• [Given material]
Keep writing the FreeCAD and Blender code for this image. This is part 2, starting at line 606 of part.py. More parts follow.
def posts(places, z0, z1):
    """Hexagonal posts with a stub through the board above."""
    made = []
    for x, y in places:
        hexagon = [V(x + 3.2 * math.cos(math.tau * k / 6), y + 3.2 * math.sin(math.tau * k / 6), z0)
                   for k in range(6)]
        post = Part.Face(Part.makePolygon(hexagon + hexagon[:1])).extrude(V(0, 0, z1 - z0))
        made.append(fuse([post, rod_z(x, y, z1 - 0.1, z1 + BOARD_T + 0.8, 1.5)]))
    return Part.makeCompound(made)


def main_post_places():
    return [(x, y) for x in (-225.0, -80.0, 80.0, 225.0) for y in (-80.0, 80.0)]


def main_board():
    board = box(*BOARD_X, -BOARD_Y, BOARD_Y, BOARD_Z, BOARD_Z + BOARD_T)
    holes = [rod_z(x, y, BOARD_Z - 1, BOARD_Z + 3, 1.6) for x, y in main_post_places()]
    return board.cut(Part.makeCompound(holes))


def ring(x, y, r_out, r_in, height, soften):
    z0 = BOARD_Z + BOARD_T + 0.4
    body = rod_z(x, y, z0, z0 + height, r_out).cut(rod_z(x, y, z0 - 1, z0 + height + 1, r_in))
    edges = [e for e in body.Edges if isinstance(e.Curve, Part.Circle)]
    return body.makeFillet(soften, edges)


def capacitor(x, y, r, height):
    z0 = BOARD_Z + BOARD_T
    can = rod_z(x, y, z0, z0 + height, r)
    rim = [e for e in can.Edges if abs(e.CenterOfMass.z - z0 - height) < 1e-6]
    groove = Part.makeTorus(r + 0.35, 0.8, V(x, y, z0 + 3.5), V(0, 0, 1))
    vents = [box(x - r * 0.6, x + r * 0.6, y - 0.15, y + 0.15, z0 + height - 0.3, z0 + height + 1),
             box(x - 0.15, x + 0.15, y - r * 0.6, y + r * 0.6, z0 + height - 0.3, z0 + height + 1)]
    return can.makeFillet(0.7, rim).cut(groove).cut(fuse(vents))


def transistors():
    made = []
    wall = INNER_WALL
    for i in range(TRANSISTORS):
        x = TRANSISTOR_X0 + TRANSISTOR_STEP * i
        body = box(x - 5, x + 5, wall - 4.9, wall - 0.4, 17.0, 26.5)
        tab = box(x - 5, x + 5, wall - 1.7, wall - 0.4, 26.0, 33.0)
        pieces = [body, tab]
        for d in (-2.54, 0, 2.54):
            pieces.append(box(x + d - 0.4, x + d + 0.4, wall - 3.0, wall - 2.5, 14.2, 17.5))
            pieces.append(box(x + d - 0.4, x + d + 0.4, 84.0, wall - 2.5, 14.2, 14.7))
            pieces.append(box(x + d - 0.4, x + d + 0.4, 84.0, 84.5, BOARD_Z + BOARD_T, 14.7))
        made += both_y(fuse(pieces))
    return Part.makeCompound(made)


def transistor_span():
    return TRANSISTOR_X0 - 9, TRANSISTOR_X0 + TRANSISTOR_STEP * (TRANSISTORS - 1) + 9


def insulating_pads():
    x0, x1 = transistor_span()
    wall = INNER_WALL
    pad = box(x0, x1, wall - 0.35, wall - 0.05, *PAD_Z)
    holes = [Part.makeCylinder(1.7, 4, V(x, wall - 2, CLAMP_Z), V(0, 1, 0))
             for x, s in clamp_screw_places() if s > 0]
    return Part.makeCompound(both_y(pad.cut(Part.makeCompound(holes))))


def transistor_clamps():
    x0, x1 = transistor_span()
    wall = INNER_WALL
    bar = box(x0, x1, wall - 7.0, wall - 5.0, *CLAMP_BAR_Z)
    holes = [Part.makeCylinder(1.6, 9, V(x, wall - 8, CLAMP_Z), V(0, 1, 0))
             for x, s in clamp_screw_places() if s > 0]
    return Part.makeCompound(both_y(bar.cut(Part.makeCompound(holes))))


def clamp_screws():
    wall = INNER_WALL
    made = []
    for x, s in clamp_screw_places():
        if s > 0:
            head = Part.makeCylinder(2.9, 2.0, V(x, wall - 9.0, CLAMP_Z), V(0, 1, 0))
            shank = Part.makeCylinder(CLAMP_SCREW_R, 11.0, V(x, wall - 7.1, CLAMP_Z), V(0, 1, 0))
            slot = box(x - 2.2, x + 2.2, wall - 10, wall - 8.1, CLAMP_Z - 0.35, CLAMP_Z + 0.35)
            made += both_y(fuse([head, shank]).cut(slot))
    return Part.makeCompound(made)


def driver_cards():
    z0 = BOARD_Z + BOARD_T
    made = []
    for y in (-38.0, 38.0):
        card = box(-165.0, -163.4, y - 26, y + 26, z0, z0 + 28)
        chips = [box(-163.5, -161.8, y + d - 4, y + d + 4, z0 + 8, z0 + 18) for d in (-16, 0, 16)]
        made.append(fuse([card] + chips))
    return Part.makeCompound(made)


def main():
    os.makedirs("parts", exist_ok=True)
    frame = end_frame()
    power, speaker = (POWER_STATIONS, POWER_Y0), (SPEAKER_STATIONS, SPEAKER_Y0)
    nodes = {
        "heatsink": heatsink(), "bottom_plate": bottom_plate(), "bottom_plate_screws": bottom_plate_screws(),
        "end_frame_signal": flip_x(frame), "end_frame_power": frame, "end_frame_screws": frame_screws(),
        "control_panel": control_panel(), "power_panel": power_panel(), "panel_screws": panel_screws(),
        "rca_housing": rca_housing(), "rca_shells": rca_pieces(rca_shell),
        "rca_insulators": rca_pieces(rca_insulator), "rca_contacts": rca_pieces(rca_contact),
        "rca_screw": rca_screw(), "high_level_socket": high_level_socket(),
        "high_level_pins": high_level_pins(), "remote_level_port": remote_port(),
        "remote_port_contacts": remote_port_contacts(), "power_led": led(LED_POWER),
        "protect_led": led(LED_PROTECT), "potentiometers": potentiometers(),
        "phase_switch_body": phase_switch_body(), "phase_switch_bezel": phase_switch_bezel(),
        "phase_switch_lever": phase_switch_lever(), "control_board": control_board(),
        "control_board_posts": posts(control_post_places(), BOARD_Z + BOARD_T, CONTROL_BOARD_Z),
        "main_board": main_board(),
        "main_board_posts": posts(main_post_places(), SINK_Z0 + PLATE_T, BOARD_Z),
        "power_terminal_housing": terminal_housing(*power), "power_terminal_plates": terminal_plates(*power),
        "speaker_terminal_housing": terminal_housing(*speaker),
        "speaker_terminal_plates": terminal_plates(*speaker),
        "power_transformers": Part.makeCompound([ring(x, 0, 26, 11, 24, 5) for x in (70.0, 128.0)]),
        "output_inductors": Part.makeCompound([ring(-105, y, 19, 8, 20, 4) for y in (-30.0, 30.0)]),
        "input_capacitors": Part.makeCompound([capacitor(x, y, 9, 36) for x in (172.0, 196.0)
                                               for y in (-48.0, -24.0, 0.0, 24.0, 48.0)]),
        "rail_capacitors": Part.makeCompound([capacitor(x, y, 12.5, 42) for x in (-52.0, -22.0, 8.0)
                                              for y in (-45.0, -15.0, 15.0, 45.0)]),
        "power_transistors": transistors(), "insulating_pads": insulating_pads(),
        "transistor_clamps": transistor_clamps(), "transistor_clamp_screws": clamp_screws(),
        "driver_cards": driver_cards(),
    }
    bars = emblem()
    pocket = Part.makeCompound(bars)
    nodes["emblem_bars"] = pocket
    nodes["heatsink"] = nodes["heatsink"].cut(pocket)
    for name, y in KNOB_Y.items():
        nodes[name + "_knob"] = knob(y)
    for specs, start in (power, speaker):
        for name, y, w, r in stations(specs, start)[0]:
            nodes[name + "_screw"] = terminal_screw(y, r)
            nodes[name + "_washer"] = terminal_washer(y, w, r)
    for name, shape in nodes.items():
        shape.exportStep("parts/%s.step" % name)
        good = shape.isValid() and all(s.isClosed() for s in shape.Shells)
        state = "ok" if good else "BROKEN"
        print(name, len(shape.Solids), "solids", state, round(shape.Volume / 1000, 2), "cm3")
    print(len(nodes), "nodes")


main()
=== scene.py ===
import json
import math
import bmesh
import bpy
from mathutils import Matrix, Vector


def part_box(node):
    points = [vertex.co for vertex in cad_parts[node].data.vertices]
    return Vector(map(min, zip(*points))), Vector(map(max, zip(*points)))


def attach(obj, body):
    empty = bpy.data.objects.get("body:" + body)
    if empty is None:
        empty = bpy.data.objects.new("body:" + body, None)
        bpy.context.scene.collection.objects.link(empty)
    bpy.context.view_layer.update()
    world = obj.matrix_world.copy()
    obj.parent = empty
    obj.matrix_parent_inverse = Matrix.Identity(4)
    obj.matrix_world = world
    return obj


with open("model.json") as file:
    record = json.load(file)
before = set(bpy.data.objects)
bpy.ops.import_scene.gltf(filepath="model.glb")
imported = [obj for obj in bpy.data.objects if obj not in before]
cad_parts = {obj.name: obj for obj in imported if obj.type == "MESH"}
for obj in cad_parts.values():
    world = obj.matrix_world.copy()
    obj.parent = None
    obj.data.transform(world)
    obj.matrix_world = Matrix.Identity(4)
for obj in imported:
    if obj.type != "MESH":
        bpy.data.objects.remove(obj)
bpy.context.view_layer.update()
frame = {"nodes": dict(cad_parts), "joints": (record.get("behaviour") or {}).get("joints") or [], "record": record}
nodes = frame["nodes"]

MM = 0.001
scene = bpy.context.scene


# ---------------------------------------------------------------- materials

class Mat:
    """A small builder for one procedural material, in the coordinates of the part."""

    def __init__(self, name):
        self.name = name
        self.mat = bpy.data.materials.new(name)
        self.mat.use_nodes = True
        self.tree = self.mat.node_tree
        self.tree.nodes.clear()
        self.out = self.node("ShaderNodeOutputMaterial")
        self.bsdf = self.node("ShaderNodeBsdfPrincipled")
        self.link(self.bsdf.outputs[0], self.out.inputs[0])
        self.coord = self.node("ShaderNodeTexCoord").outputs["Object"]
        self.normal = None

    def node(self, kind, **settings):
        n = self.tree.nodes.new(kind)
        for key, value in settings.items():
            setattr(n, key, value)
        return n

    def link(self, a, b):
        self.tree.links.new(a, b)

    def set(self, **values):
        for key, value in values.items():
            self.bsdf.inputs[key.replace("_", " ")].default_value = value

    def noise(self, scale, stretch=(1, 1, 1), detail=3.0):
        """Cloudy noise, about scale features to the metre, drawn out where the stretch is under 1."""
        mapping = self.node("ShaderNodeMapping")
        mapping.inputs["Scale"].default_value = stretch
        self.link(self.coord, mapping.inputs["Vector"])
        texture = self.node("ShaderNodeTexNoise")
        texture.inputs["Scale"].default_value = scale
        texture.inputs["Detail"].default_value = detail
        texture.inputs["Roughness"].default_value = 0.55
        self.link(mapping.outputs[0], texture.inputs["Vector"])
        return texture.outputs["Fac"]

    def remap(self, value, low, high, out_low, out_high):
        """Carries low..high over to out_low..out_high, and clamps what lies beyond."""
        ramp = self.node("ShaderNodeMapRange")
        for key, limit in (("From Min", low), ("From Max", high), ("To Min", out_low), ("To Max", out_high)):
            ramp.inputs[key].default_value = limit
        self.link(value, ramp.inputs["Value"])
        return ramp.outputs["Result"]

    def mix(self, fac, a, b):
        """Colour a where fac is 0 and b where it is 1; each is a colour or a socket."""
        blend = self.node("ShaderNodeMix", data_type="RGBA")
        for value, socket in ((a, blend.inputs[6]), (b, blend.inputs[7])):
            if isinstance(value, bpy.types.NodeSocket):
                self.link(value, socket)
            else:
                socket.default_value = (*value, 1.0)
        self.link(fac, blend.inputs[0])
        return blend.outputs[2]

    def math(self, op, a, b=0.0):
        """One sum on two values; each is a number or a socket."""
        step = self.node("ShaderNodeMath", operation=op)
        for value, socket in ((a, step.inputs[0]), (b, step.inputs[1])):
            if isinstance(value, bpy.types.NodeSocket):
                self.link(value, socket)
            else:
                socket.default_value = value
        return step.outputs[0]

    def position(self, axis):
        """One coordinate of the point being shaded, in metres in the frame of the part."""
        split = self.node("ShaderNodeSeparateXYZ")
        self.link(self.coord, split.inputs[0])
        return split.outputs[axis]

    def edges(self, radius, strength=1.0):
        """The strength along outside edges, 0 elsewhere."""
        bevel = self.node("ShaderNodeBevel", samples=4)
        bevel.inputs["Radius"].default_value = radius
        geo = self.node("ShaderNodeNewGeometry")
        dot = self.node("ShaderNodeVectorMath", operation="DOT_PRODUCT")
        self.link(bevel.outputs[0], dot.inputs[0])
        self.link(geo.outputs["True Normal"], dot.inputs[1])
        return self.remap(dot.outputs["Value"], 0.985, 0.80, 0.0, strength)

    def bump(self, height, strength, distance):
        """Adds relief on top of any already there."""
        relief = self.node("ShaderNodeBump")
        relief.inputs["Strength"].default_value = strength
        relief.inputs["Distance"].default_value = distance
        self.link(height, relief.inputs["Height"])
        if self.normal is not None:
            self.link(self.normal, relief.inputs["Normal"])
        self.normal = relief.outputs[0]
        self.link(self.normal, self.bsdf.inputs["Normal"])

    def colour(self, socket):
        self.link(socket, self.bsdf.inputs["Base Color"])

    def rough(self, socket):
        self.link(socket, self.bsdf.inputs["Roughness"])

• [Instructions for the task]
Print from the first line through the line that contains "return board.cut(Part.makeCompound(holes))", please, including both, and leave out every line outside that stretch.

• [Full output]
Keep writing the FreeCAD and Blender code for this image. This is part 2, starting at line 606 of part.py. More parts follow.
def posts(places, z0, z1):
    """Hexagonal posts with a stub through the board above."""
    made = []
    for x, y in places:
        hexagon = [V(x + 3.2 * math.cos(math.tau * k / 6), y + 3.2 * math.sin(math.tau * k / 6), z0)
                   for k in range(6)]
        post = Part.Face(Part.makePolygon(hexagon + hexagon[:1])).extrude(V(0, 0, z1 - z0))
        made.append(fuse([post, rod_z(x, y, z1 - 0.1, z1 + BOARD_T + 0.8, 1.5)]))
    return Part.makeCompound(made)


def main_post_places():
    return [(x, y) for x in (-225.0, -80.0, 80.0, 225.0) for y in (-80.0, 80.0)]


def main_board():
    board = box(*BOARD_X, -BOARD_Y, BOARD_Y, BOARD_Z, BOARD_Z + BOARD_T)
    holes = [rod_z(x, y, BOARD_Z - 1, BOARD_Z + 3, 1.6) for x, y in main_post_places()]
    return board.cut(Part.makeCompound(holes))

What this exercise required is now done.